_Required work_:
Copy out each line in the material below that has the word "this".
start Supplied material
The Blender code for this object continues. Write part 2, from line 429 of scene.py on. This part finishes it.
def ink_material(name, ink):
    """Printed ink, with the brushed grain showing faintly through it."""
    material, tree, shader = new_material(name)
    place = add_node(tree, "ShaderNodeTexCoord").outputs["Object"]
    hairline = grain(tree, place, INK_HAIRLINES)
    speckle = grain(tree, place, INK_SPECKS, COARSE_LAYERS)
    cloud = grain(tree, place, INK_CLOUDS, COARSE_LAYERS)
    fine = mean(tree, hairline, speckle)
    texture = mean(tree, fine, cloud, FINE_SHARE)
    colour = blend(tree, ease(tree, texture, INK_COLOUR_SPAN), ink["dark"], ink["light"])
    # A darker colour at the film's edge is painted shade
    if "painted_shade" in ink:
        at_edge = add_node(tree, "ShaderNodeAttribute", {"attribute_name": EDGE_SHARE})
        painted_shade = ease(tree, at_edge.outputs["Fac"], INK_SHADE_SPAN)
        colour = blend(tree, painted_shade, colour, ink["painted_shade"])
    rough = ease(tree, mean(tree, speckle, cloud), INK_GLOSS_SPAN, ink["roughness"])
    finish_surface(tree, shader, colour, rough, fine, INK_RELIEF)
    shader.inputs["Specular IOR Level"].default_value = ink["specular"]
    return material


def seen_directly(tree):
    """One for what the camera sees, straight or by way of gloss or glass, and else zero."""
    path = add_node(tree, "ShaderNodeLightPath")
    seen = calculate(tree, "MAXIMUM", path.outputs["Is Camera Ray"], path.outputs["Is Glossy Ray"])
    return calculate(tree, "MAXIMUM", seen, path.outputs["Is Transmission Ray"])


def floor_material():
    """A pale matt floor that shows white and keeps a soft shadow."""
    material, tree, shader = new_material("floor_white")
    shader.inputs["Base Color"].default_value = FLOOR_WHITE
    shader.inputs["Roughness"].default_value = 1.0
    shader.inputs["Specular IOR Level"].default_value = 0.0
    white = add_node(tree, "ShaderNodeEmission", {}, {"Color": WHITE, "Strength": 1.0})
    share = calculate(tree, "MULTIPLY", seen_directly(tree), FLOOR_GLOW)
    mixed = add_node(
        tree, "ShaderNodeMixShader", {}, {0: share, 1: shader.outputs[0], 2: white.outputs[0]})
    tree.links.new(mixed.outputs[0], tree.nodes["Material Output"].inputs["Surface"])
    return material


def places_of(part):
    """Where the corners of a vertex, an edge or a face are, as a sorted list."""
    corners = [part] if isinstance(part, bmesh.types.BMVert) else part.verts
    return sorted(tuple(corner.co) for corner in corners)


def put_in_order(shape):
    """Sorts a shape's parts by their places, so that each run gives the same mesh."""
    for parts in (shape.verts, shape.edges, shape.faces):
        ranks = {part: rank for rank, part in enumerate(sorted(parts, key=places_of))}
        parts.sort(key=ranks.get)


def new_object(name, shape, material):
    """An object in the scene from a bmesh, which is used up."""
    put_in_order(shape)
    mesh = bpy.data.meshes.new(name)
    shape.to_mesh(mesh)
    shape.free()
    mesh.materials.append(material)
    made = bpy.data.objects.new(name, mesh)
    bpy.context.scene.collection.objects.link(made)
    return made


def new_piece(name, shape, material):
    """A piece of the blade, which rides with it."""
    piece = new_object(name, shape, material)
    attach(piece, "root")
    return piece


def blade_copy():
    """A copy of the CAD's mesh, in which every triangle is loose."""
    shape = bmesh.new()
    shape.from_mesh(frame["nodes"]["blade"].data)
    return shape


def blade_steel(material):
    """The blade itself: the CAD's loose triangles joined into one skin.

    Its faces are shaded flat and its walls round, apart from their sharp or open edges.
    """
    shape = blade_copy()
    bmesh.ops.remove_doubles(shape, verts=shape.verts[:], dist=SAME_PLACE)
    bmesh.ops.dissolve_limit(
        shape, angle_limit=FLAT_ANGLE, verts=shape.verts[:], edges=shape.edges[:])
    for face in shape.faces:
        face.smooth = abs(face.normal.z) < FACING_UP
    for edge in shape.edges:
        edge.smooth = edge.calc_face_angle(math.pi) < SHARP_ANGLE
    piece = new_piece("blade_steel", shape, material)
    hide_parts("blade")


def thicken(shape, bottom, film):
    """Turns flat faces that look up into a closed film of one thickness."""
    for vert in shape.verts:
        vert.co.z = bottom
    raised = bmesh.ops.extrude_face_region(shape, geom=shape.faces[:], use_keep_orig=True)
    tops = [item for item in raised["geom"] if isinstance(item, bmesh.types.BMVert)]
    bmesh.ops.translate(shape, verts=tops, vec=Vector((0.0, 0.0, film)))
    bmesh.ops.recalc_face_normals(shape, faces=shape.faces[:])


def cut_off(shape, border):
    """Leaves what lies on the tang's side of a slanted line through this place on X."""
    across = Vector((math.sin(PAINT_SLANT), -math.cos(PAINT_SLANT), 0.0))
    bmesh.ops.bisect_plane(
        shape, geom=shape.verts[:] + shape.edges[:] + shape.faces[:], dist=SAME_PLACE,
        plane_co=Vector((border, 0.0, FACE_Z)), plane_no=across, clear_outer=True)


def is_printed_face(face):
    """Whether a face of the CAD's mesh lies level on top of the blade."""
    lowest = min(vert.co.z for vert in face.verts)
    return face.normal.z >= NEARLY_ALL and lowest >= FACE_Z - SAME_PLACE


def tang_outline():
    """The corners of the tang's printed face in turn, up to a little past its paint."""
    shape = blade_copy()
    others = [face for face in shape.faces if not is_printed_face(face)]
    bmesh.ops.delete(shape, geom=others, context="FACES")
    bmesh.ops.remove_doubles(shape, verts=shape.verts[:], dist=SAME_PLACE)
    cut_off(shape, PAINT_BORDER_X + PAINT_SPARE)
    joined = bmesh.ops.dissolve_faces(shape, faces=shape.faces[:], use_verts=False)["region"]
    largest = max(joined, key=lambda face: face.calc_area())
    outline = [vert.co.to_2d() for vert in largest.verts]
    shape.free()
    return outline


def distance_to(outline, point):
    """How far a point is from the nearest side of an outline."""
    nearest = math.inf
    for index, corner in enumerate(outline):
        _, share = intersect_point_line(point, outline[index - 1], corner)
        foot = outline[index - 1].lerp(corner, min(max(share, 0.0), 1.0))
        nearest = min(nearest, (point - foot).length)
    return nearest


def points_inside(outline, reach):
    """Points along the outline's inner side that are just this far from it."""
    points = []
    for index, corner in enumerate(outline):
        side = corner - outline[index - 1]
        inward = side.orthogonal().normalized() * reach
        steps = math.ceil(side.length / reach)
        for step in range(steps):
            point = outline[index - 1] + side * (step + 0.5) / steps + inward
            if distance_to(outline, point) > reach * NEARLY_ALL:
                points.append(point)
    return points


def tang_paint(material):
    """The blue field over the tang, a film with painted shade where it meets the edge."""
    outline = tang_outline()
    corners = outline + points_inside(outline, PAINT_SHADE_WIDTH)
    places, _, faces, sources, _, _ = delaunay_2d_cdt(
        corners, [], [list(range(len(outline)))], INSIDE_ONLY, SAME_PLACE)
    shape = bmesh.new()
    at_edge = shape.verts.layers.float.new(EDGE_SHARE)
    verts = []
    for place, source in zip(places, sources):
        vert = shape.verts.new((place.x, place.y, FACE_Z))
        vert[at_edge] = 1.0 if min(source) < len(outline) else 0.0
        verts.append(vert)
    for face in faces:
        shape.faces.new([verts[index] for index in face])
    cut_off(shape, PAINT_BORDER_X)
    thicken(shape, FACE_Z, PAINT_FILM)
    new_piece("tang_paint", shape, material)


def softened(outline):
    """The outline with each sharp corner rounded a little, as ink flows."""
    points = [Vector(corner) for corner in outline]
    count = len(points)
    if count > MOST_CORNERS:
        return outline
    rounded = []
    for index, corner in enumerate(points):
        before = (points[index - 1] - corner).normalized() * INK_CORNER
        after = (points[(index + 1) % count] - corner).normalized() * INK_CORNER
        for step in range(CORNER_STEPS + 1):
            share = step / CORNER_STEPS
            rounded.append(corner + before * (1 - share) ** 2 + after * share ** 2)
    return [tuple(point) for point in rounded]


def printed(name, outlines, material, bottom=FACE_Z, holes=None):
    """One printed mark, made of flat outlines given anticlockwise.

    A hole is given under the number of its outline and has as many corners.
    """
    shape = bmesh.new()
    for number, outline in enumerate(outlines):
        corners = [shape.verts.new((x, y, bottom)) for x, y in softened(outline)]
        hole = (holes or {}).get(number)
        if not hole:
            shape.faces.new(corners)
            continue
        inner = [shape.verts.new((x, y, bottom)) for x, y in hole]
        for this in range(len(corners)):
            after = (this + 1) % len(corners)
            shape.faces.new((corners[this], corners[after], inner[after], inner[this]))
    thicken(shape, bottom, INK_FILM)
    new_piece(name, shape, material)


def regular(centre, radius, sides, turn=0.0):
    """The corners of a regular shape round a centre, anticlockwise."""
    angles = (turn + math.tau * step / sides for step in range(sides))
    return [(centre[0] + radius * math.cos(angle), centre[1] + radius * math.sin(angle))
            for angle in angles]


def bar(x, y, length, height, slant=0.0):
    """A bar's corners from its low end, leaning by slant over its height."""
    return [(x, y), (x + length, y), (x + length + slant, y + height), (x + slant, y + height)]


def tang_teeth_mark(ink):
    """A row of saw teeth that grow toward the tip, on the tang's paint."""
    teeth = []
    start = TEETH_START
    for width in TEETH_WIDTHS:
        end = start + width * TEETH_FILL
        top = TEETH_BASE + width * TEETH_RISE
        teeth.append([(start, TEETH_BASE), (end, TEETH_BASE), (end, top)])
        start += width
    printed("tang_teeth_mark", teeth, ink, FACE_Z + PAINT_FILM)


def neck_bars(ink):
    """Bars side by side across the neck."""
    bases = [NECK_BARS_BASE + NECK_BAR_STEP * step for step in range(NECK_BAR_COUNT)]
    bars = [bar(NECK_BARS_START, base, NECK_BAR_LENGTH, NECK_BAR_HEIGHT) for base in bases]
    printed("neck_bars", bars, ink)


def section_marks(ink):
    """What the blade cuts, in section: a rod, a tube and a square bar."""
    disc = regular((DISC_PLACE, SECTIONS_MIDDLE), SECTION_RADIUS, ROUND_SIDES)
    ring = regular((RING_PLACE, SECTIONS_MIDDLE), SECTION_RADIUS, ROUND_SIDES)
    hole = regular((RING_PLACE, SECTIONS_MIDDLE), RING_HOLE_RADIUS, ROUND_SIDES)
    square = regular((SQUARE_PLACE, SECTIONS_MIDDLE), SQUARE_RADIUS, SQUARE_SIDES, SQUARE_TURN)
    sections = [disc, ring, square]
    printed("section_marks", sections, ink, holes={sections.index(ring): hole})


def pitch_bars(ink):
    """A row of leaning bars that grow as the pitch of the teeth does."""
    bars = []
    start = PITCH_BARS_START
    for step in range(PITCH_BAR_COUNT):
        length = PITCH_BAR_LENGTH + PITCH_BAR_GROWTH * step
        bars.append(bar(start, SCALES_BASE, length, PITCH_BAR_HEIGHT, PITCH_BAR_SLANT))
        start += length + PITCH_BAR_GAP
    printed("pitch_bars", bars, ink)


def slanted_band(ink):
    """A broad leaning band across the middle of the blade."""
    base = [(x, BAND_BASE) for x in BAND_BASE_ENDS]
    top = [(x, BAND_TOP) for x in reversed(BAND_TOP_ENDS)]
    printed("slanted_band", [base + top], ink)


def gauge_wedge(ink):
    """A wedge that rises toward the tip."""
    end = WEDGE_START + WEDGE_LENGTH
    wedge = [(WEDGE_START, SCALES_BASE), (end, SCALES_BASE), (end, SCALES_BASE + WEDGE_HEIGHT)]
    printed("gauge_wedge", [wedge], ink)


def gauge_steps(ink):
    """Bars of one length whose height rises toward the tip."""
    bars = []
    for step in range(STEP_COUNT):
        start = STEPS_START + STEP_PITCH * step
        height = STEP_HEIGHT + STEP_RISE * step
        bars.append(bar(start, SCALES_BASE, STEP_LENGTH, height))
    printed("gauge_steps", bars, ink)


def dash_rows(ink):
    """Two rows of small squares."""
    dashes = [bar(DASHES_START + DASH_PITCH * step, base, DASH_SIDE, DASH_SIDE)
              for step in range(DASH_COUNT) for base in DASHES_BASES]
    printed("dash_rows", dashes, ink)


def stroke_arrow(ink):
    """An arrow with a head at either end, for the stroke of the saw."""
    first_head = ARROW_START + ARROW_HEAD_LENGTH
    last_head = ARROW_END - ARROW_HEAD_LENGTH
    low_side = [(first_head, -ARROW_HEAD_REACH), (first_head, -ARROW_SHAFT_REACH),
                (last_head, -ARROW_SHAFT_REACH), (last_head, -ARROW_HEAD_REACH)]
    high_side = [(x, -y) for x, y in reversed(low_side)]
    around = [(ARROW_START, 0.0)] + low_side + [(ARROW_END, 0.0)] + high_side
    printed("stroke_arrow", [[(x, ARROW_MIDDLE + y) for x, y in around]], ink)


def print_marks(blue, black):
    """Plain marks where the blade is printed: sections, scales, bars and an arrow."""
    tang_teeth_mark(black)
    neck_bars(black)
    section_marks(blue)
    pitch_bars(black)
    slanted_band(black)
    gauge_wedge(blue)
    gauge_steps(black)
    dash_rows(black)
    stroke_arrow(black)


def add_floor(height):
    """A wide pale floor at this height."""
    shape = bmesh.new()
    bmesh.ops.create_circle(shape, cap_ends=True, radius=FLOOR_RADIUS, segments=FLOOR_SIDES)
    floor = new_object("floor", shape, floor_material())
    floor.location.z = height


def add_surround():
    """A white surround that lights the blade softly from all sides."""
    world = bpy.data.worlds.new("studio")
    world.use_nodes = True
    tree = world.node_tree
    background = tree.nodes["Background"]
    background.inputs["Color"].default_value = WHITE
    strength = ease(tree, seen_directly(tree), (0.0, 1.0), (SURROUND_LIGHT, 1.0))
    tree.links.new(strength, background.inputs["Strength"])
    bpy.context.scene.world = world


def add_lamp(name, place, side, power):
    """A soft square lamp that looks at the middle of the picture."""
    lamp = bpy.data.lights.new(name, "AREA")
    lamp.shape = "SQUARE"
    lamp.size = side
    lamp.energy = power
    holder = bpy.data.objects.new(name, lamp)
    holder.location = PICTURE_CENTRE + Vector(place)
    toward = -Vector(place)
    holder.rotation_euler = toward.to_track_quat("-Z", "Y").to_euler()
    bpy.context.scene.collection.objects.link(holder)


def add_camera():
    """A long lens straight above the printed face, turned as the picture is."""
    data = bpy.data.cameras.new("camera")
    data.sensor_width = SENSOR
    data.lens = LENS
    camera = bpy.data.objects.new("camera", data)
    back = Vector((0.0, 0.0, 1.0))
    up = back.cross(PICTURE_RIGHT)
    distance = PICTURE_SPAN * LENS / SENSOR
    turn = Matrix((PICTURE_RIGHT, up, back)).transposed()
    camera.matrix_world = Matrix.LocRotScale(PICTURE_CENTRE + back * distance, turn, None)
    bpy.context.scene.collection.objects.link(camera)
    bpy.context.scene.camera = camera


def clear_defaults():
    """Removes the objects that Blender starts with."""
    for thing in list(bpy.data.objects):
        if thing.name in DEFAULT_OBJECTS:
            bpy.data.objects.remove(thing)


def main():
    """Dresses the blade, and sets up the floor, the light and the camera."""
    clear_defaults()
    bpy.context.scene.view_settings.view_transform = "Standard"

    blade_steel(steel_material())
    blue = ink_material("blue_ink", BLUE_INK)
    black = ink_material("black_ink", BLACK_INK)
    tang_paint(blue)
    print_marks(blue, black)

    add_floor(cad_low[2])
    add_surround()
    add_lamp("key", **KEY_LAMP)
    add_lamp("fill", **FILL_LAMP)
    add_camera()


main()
end Supplied material
_Result of the exercise_:
The Blender code for this object continues. Write part 2, from line 429 of scene.py on. This part finishes it.
    """Leaves what lies on the tang's side of a slanted line through this place on X."""
    """Points along the outline's inner side that are just this far from it."""
        for this in range(len(corners)):
            after = (this + 1) % len(corners)
            shape.faces.new((corners[this], corners[after], inner[after], inner[this]))
    """A wide pale floor at this height."""